Après avoir observé les trois séances, nous avons remarqué que :
- Le manuel est considéré comme bon fil conducteur dans les cours d’Expression et de Compréhension Orale, mais il est utilisé aussi comme support dans un atelier de renforcement linguistique.Ànotre avis, pour que les deux – apprenants ou enseignants – l’utilisent de manière adéquate dans une classe ou à la maison, il est important de consacrer du temps à leur découverte en tant qu’outil : organisation des parties et des chapitres, organisation d’un chapitre, repérage des contenus à mémoriser et des aides au lecteur (table des matières, index, lexique, mémento, cartes et chronologies).
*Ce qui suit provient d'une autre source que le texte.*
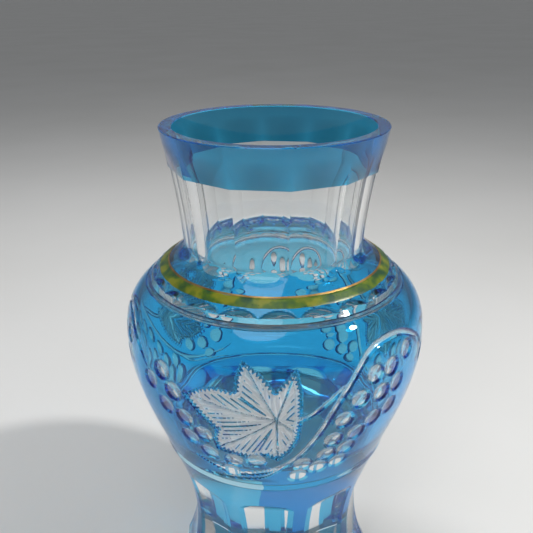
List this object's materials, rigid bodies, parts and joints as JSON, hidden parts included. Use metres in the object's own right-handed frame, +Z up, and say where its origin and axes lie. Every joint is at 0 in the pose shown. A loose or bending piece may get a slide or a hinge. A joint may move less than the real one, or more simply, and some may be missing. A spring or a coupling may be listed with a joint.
{
  "type": "cut crystal vase",
  "caption": "Baluster vase of clear crystal under a blue skin, cut to clear with flat panels, vine leaves, grapes and stems, with a gilt-green shoulder band.",
  "frame": {"origin": "centre of the flat underside of the foot", "axes": "+Z up along the vase's axis, -Y towards the side whose leaf faces the viewer"},
  "size_m": [0.168, 0.1679, 0.28],
  "materials": {
    "clear_crystal": "polished",
    "blue_casing": "polished",
    "pale_casing": "polished",
    "green_gilt": "satin",
    "gold_line": "satin"
  },
  "bodies": {
    "root": {"crystal_body": "clear_crystal", "rim_casing": "blue_casing", "shoulder_casing": "blue_casing", "belly_casing": "blue_casing", "foot_casing": "blue_casing", "waist_ring": "pale_casing", "gilt_band": "green_gilt", "gilt_line": "gold_line"}
  },
  "joints": []
}
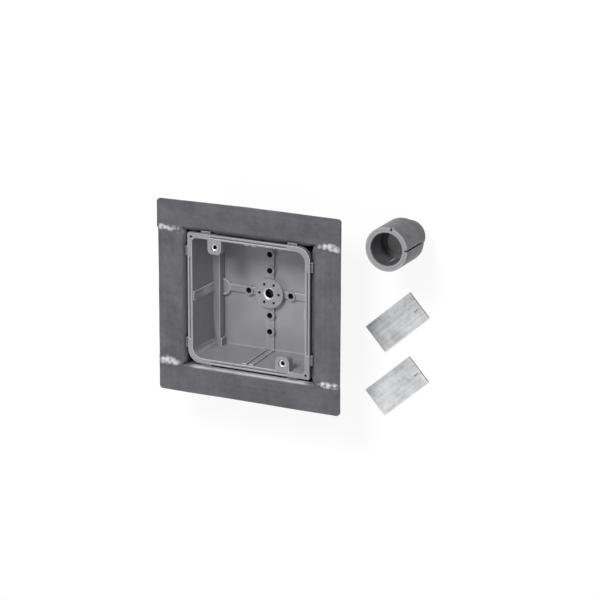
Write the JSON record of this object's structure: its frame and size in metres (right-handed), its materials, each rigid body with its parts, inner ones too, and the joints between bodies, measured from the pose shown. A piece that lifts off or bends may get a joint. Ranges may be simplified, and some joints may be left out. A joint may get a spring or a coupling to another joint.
{
  "type": "lead-lined outlet box",
  "caption": "Square moulded outlet box in a flanged, soldered lead casing, with a lead-sleeved conduit connector and loose lead plates.",
  "frame": {"origin": "centre of the lead back plate's outer face", "axes": "the box lies on its back: +Z out of the opening, +Y to the upper side as built in, +X to the right"},
  "size_m": [0.2175, 0.1695, 0.047],
  "materials": {
    "lead_sheet": "rolled lead sheet, dull grey with darker mottles",
    "solder": "wiped solder, bright and lumpy",
    "grey_pvc": "grey moulded PVC, satin",
    "plated_brass": "nickel-plated brass",
    "sleeve_lead": "lead sheet, satin grey",
    "bright_lead": "freshly cut lead, light silver with mottles"
  },
  "bodies": {
    "box": {"lead_back_plate": "lead_sheet", "lead_upper_strip": "lead_sheet", "lead_lower_strip": "lead_sheet", "lead_left_strip": "lead_sheet", "lead_right_strip": "lead_sheet", "flange_seam_upper_left": "solder", "flange_seam_upper_right": "solder", "flange_seam_lower_left": "solder", "flange_seam_lower_right": "solder", "corner_seam_upper_left": "solder", "corner_seam_upper_right": "solder", "corner_seam_lower_left": "solder", "corner_seam_lower_right": "solder", "back_seam_upper": "solder", "back_seam_lower": "solder", "back_seam_left": "solder", "back_seam_right": "solder", "box_body": "grey_pvc", "cover_inserts": "plated_brass", "centre_insert": "plated_brass"},
    "connector": {"connector_body": "grey_pvc", "connector_sleeve": "sleeve_lead"},
    "plate_1": {"lead_plate_1": "bright_lead"},
    "plate_2": {"lead_plate_2": "bright_lead"}
  },
  "joints": [
    {"name": "connector_lift", "type": "slide", "parent": "box", "child": "connector", "axis": [0, 0, 1], "range_m": [0, 0.08]},
    {"name": "plate_1_lift", "type": "slide", "parent": "box", "child": "plate_1", "axis": [0, 0, 1], "range_m": [0, 0.06]},
    {"name": "plate_2_lift", "type": "slide", "parent": "box", "child": "plate_2", "axis": [0, 0, 1], "range_m": [0, 0.06]}
  ]
}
- L’utilisation d’un manuel ne doit pas se faire de manière servile (qui imite un modèle, qui est étroitement soumis à un modèle, dépourvu d’originalité). Il arrive que certains enseignants ne prennent pas suffisamment de libertés vis-à-vis de leur manuel : celui-ci est au service de ses utilisateurs et non l’inverse.
- Les apprenants devraient apprendre à se servir de leur manuel.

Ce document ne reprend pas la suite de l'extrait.